Worum es diesmal geht:
In der Ausgrabungsstätte der antiken Stadt Glanum bei Saint-Rèmy wird, halb verborgen im Schacht eines Brunnens, die Leiche des jungen Archäologen Gaspard Rouge gefunden. Ein Verbrechen in einem beliebten Ausflugsziel stellt die Gendarmerie vor noch mehr Herausforderungen, als ein „privater“ Tatort. Viel zu viele Spuren, wie soll man da die richtigen herausfiltern?
Das ist aber nicht die einzige Schwierigkeit. Denn schon nach wenigen Recherchen steigt die Zahl der möglichen Motive und die Zahl der möglichen Verdächtigen. Zugleich ist für Blanc und seine Leute nichts davon so konkret, dass sich daraus eine weitere gezielte Ermittlung planen lässt. Wurde Gaspard das Opfer von Eifersucht? Oder hat jemandem seine Suche nach archäologischen Fundorten missfallen? Wurde er von einem missgünstigen Konkurrenten beseitigt? Nimmt man dazu Sagen wie die von einer alten Göttin, dann gibt es für die Polizei viel zu tun.
Und immer wieder dreht sich alles diese beiden Fragen:
Hängt das heutige Verbrechen mit etwas zusammen, das vor 25 Jahren geschah?
Und was ist überhaupt vor 25 Jahren geschehen?
In der ersten Hälfte des Romanes liest man zunächst viel über die Menschen in Saint-Rèmy, über offensichtliche und weniger offensichtliche Verbindungen und vor allem viel über die Ausgrabungsstätte Glanum und die Umgebung der Stadt. Oft habe ich dabei das Gefühl, eine Sightseeingtour mit einem Guide zu unternehmen, so anschaulich beschreibt Cay Rademacher den Ort, den er, davon gehe ich aus, für die Vorbereitungen zu diesem Buch sehr genau erkundet hat.
Viele Ahnungen, viele Spekulationen, aber was davon trifft zu?
Ich habe mich bis fast zur Mitte des Buches vorgelesen, als eine einzige neue Information allem, was bisher zu erfahren war, eine ganz bestimmte Bedeutung verleiht und die Ermittlungen auf eine nun schon scheinbar recht konkrete Spur lenkt.
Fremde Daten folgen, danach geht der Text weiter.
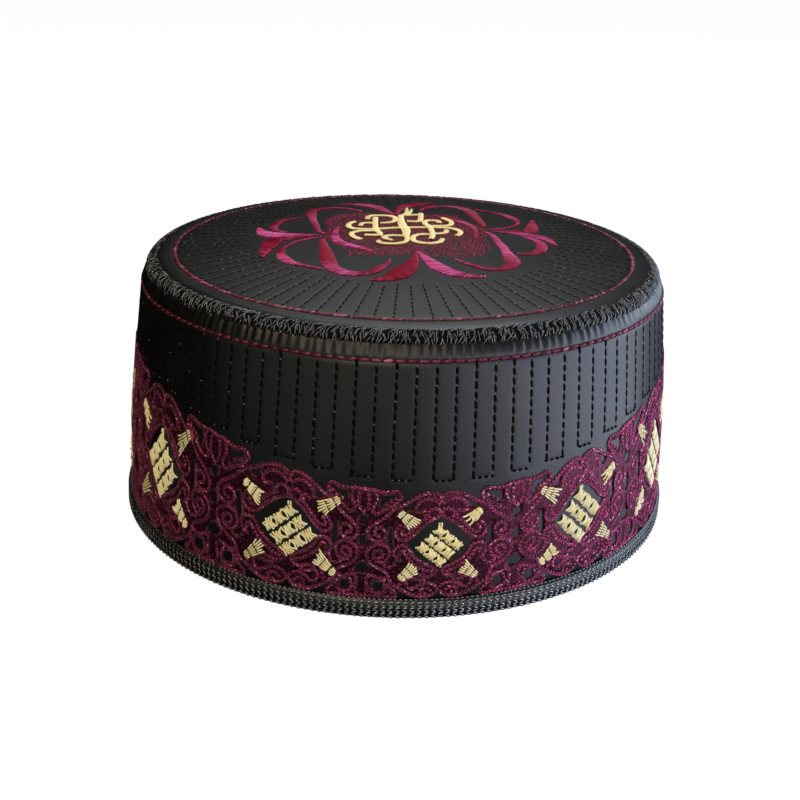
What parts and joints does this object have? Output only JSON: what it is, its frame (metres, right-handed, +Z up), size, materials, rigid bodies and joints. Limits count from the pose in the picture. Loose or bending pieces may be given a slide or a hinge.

Blanc, Fabienne und Marius ergreift das Jagdfieber, denn endlich kommen sich mit dieser neuen Erkenntnis der Lösung näher. Jetzt muss nur noch geklärt werden, ob der Fall damit zur Gänze gelöst werden kann; oder ob doch noch etwas bleibt, dem das Team des Capitaines nachgehen muss.
Cay Rademacher macht aus zunächst undeutlich sichtbaren Linien sehr raffiniert immer besser sichtbare Querverbindungen – nicht einfach, wenn sich die Lösung des Falles aus Begebenheit ergibt, die einen Abstand von 25 Jahren voneinander haben. Ging es bisher mit der Handlung eher gemütliche voran, so kommt jetzt mit zunehmender Spannung mehr Tempo dazu.
Eine geschickt konstruierte Handlung und die für meinen Geschmack optimal abgestimmte Mischung aus Krimihandlung und Beschreibung der Region machen aus dem zwölften Fall für Capitaine Blanc einen Roman, der ausgezeichnet unterhält. Und – wie immer – macht der auch Lust darauf, selbst einmal an die Orte zu reisen, von denen man in diesem Roman liest. Was mir seit nunmehr zwölf Jahren leider nicht gelingt, so sehr Rademachers detailreiche Ortsbeschreibung mehr als motivierend sind.
„Rätselhaftes Saint-Rémy“ ist, zusammengefasst, ganz sicher einer meiner Favoriten aus der Capitaine Blanc-Reihe!